## TASK TO CARRY OUT
For the listing that follows, give again exactly the lines from the one with "Write part 2" to the one with "hollow_top = Vector((hollow[-1].x, ceiling.y))", including both.

## PROVIDED RECORDS
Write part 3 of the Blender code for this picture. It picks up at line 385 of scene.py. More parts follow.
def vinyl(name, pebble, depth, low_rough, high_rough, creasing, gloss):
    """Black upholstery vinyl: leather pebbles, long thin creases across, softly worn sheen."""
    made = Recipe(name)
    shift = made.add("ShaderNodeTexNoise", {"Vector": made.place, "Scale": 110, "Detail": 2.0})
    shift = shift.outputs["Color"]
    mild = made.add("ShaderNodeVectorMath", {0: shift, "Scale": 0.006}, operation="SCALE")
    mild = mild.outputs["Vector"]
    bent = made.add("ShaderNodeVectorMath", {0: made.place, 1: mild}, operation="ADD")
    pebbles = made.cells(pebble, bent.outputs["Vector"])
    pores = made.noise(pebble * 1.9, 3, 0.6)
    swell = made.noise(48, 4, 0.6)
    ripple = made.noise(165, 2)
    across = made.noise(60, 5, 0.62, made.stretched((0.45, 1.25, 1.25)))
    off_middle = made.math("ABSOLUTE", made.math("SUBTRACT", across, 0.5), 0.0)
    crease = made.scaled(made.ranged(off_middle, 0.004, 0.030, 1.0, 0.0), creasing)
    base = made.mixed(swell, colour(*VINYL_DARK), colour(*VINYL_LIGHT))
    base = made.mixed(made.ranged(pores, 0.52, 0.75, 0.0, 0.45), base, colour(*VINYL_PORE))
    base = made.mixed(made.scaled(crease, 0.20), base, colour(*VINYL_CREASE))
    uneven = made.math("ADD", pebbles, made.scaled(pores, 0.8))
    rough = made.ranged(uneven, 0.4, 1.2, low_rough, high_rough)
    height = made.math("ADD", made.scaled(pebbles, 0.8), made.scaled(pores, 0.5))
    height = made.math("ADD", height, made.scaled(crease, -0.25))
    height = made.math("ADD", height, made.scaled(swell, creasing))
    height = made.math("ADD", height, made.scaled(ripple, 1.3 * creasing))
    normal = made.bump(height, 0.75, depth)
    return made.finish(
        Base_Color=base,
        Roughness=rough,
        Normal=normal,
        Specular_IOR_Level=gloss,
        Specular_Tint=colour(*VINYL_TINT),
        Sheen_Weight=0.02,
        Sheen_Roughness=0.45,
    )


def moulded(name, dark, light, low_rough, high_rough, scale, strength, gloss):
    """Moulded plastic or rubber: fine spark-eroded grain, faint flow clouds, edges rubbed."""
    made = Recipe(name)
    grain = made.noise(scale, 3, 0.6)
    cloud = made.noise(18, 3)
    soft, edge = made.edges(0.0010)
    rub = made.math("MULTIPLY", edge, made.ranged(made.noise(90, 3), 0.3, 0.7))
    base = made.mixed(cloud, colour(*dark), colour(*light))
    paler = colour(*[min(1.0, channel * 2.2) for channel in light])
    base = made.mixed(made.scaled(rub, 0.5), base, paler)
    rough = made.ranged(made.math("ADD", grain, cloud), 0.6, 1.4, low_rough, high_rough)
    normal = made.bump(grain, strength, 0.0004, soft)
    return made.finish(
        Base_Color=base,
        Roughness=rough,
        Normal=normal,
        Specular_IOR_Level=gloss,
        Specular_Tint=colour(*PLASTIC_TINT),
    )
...
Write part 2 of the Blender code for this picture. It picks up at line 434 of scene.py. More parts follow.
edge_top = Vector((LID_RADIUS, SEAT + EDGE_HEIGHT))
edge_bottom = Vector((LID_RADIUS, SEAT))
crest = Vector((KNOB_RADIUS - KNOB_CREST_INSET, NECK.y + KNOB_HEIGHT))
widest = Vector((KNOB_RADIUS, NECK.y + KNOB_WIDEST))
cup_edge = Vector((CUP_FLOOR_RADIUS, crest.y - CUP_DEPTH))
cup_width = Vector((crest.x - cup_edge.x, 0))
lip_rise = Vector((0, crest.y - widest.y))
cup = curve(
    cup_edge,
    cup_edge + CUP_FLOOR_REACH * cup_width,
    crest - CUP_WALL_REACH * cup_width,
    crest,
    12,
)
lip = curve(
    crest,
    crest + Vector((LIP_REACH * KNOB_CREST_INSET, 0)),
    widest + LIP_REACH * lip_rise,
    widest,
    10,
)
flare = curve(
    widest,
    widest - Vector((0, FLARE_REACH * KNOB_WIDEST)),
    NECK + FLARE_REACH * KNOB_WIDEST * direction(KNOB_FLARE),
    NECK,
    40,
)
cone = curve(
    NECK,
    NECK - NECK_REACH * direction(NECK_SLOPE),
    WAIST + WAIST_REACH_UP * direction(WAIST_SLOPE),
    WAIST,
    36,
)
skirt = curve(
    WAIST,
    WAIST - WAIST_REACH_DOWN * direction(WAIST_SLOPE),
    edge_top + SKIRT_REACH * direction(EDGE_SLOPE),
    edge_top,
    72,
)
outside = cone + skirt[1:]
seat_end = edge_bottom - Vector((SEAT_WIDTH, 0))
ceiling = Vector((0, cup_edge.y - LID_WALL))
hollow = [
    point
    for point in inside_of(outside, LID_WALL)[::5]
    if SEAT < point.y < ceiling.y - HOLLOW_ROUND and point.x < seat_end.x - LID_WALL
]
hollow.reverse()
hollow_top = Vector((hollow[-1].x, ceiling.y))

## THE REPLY
Write part 2 of the Blender code for this picture. It picks up at line 434 of scene.py. More parts follow.
edge_top = Vector((LID_RADIUS, SEAT + EDGE_HEIGHT))
edge_bottom = Vector((LID_RADIUS, SEAT))
crest = Vector((KNOB_RADIUS - KNOB_CREST_INSET, NECK.y + KNOB_HEIGHT))
widest = Vector((KNOB_RADIUS, NECK.y + KNOB_WIDEST))
cup_edge = Vector((CUP_FLOOR_RADIUS, crest.y - CUP_DEPTH))
cup_width = Vector((crest.x - cup_edge.x, 0))
lip_rise = Vector((0, crest.y - widest.y))
cup = curve(
    cup_edge,
    cup_edge + CUP_FLOOR_REACH * cup_width,
    crest - CUP_WALL_REACH * cup_width,
    crest,
    12,
)
lip = curve(
    crest,
    crest + Vector((LIP_REACH * KNOB_CREST_INSET, 0)),
    widest + LIP_REACH * lip_rise,
    widest,
    10,
)
flare = curve(
    widest,
    widest - Vector((0, FLARE_REACH * KNOB_WIDEST)),
    NECK + FLARE_REACH * KNOB_WIDEST * direction(KNOB_FLARE),
    NECK,
    40,
)
cone = curve(
    NECK,
    NECK - NECK_REACH * direction(NECK_SLOPE),
    WAIST + WAIST_REACH_UP * direction(WAIST_SLOPE),
    WAIST,
    36,
)
skirt = curve(
    WAIST,
    WAIST - WAIST_REACH_DOWN * direction(WAIST_SLOPE),
    edge_top + SKIRT_REACH * direction(EDGE_SLOPE),
    edge_top,
    72,
)
outside = cone + skirt[1:]
seat_end = edge_bottom - Vector((SEAT_WIDTH, 0))
ceiling = Vector((0, cup_edge.y - LID_WALL))
hollow = [
    point
    for point in inside_of(outside, LID_WALL)[::5]
    if SEAT < point.y < ceiling.y - HOLLOW_ROUND and point.x < seat_end.x - LID_WALL
]
hollow.reverse()
hollow_top = Vector((hollow[-1].x, ceiling.y))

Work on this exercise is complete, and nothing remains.